— Start Dataset extract —

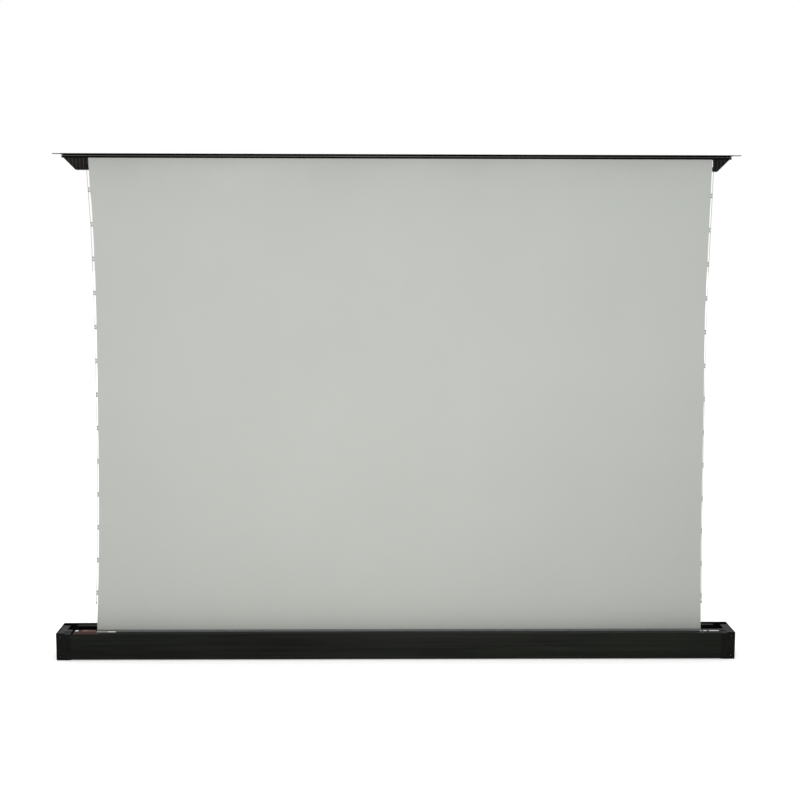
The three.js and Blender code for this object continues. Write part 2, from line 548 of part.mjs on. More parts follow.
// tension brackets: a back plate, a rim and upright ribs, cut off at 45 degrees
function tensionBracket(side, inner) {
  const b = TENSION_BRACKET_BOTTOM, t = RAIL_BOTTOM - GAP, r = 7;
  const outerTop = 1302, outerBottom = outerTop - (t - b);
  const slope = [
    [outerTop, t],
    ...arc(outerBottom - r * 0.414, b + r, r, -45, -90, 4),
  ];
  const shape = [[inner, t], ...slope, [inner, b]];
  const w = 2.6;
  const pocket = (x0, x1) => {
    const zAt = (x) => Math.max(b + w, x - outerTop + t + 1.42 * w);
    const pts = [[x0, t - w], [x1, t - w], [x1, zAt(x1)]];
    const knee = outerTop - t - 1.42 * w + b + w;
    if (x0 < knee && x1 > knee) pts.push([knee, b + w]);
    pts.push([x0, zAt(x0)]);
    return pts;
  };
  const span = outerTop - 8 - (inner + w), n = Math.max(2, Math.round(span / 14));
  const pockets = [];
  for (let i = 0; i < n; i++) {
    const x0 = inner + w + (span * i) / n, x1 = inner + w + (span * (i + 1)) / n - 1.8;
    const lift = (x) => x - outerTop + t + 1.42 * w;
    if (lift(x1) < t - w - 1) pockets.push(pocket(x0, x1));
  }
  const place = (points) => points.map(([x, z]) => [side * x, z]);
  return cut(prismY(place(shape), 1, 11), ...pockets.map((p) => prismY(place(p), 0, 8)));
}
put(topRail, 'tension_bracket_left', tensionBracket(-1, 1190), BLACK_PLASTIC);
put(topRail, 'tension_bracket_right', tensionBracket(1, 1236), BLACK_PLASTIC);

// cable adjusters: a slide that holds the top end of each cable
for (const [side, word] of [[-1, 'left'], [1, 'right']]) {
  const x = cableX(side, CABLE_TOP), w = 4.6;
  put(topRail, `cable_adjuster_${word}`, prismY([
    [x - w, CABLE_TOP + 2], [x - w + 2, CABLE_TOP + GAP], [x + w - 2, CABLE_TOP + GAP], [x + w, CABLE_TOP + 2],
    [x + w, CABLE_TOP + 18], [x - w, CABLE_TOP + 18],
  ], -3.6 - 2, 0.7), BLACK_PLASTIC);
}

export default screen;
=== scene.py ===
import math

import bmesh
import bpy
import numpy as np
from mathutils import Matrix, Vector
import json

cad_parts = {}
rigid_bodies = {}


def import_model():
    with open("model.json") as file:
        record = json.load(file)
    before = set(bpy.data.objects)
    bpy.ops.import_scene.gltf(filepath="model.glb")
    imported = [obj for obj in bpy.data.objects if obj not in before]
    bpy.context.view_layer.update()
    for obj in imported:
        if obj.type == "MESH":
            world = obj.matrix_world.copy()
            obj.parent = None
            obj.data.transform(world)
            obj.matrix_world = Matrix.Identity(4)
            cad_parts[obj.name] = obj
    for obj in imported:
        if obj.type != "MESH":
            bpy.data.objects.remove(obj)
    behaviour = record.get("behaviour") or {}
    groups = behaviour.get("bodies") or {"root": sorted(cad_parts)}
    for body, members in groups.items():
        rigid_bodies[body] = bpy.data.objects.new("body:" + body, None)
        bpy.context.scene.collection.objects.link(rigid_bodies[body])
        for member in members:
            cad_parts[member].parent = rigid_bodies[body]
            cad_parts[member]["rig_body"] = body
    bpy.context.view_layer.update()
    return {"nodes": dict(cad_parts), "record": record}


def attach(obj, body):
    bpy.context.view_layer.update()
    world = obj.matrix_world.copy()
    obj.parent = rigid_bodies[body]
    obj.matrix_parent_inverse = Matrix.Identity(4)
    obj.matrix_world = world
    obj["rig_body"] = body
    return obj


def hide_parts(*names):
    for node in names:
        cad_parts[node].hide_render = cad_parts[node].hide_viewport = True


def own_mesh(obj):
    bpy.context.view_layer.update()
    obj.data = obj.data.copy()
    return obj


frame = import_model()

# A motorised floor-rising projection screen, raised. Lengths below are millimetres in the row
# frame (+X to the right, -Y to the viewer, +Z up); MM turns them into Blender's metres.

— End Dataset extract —

• Task: Please print exactly, and only, the lines from the line with "of each cable" to the line with "bpy.context.scene.collection.objects.link(rigid_bodies[body])", both included.

• Solved exercise:
// cable adjusters: a slide that holds the top end of each cable
for (const [side, word] of [[-1, 'left'], [1, 'right']]) {
  const x = cableX(side, CABLE_TOP), w = 4.6;
  put(topRail, `cable_adjuster_${word}`, prismY([
    [x - w, CABLE_TOP + 2], [x - w + 2, CABLE_TOP + GAP], [x + w - 2, CABLE_TOP + GAP], [x + w, CABLE_TOP + 2],
    [x + w, CABLE_TOP + 18], [x - w, CABLE_TOP + 18],
  ], -3.6 - 2, 0.7), BLACK_PLASTIC);
}

export default screen;
=== scene.py ===
import math

import bmesh
import bpy
import numpy as np
from mathutils import Matrix, Vector
import json

cad_parts = {}
rigid_bodies = {}


def import_model():
    with open("model.json") as file:
        record = json.load(file)
    before = set(bpy.data.objects)
    bpy.ops.import_scene.gltf(filepath="model.glb")
    imported = [obj for obj in bpy.data.objects if obj not in before]
    bpy.context.view_layer.update()
    for obj in imported:
        if obj.type == "MESH":
            world = obj.matrix_world.copy()
            obj.parent = None
            obj.data.transform(world)
            obj.matrix_world = Matrix.Identity(4)
            cad_parts[obj.name] = obj
    for obj in imported:
        if obj.type != "MESH":
            bpy.data.objects.remove(obj)
    behaviour = record.get("behaviour") or {}
    groups = behaviour.get("bodies") or {"root": sorted(cad_parts)}
    for body, members in groups.items():
        rigid_bodies[body] = bpy.data.objects.new("body:" + body, None)
        bpy.context.scene.collection.objects.link(rigid_bodies[body])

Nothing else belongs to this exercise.